### [Required work]
From the listing below, extract every line in which the word "scene" appears.

━━━━

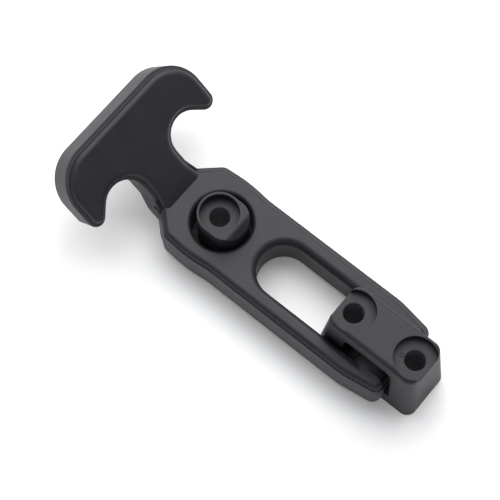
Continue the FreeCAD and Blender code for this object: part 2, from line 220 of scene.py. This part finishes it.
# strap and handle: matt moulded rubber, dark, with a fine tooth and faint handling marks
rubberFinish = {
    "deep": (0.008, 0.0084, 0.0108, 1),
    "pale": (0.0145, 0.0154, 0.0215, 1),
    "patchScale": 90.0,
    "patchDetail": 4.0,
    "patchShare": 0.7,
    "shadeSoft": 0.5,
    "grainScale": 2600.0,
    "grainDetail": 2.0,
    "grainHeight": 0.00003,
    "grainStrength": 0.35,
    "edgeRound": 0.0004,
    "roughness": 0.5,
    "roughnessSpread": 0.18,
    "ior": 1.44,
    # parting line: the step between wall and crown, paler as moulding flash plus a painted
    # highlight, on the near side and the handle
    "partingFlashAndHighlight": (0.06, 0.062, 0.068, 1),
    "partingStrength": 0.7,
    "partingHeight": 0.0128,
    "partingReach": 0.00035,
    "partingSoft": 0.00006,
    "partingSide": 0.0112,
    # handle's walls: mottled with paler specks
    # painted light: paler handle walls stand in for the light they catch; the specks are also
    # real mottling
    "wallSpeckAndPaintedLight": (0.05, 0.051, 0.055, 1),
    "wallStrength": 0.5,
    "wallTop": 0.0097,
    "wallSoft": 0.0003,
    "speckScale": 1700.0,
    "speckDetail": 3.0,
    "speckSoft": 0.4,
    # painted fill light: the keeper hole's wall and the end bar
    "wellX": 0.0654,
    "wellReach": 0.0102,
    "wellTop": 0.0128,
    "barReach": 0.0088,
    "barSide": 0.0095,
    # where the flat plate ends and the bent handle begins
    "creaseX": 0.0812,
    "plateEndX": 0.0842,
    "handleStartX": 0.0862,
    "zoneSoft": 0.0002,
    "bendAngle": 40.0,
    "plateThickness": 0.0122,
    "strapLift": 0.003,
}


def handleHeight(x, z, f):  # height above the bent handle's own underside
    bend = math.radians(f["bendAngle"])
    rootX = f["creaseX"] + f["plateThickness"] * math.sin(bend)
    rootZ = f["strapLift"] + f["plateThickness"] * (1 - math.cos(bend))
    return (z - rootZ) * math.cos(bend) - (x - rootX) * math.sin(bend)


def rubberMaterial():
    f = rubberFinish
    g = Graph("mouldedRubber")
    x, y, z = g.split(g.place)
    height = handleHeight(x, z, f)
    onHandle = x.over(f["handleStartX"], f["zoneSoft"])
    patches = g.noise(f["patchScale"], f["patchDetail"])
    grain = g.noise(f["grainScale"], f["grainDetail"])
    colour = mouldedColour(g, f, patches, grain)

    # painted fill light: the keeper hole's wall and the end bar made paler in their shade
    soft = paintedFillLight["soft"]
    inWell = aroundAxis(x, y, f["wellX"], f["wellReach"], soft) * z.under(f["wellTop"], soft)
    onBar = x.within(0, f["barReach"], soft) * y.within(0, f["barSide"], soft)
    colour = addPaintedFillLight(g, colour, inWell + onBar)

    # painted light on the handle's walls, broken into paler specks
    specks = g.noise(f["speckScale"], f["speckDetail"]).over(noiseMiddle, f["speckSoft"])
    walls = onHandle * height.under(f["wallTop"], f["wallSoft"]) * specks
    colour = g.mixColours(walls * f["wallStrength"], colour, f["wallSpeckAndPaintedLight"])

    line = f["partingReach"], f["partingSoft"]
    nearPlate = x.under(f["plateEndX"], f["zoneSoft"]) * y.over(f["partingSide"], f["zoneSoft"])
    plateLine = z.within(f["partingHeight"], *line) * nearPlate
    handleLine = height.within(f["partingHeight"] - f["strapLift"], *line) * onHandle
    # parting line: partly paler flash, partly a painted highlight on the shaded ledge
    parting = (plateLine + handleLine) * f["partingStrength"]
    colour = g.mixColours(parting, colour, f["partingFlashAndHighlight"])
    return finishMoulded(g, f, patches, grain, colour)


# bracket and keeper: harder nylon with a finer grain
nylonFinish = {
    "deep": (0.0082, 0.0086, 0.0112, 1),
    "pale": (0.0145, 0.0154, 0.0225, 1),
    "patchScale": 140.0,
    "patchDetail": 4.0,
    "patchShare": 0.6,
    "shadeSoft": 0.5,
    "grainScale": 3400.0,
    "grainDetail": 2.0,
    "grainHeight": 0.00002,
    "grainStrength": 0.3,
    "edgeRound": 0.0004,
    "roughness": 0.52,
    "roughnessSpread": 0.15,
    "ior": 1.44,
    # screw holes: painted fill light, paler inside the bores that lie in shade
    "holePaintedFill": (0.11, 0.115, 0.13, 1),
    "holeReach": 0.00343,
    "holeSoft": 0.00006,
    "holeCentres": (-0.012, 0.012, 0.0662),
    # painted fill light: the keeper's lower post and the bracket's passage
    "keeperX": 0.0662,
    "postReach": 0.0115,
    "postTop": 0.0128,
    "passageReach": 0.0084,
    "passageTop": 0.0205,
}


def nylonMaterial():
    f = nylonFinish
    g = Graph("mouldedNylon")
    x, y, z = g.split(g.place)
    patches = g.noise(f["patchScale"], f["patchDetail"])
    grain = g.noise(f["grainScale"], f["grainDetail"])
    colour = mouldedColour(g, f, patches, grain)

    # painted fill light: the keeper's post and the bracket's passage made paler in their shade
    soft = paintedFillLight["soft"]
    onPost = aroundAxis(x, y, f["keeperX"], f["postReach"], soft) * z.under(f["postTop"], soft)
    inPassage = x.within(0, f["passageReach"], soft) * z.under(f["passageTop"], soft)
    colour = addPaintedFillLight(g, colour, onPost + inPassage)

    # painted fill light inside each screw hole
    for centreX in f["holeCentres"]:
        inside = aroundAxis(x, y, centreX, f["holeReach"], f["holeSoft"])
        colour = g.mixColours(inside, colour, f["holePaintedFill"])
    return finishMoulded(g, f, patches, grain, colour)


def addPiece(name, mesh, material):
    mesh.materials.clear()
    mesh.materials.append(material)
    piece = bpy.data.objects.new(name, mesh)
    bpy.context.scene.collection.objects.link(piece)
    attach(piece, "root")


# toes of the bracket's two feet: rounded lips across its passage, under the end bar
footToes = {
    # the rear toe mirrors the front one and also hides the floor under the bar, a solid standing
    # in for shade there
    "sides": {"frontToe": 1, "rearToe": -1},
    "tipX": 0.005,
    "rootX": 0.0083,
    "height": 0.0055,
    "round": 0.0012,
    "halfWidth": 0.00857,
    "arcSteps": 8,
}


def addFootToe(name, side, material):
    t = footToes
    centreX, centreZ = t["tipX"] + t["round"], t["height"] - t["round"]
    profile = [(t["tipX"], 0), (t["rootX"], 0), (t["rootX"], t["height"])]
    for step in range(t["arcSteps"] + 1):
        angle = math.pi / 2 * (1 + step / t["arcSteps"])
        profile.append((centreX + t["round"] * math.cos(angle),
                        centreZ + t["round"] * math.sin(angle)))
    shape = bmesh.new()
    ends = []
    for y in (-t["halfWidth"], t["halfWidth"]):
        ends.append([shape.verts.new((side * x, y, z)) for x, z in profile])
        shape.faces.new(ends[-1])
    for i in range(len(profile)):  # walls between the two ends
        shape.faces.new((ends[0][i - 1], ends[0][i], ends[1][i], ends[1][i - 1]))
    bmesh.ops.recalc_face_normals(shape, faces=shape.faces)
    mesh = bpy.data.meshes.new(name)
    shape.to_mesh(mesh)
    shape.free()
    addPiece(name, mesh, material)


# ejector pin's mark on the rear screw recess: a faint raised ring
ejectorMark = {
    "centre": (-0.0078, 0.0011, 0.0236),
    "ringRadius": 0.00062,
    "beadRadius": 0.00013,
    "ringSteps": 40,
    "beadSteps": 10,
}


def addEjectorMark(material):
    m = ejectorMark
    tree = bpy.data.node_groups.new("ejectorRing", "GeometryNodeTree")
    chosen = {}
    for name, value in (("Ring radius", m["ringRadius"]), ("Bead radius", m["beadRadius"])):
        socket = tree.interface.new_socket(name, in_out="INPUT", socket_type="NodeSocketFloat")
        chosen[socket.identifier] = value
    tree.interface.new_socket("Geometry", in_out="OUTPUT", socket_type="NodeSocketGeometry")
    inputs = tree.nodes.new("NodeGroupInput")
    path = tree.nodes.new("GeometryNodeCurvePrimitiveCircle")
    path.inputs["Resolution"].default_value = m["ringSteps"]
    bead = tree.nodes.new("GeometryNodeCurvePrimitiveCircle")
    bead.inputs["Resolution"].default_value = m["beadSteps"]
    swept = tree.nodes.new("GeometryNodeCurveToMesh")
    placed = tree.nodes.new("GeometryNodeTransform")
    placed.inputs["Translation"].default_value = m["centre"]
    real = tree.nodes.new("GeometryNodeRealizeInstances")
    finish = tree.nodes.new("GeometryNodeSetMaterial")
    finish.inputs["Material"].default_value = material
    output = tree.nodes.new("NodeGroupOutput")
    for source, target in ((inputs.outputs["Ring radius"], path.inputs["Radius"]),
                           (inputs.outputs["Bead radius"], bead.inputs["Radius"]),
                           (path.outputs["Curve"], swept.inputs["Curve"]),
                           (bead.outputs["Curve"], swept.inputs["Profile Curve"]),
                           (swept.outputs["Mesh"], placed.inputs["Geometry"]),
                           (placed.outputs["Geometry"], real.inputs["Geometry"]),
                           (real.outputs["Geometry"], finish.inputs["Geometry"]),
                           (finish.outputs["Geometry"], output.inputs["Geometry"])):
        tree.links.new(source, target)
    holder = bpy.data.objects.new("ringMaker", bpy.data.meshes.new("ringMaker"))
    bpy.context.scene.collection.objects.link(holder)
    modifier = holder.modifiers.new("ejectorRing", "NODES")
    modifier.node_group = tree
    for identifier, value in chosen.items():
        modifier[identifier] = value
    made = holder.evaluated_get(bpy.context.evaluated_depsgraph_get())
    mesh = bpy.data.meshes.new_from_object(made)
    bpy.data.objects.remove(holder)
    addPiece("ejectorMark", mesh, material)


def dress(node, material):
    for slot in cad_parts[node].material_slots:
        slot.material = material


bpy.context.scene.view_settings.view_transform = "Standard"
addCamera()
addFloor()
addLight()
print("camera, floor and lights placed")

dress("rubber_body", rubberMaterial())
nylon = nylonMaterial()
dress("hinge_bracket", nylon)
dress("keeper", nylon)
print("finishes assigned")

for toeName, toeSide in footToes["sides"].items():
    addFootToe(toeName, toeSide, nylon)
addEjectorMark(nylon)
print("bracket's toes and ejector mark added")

━━━━

### [Solution]
Continue the FreeCAD and Blender code for this object: part 2, from line 220 of scene.py. This part finishes it.
    bpy.context.scene.collection.objects.link(piece)
    bpy.context.scene.collection.objects.link(holder)
bpy.context.scene.view_settings.view_transform = "Standard"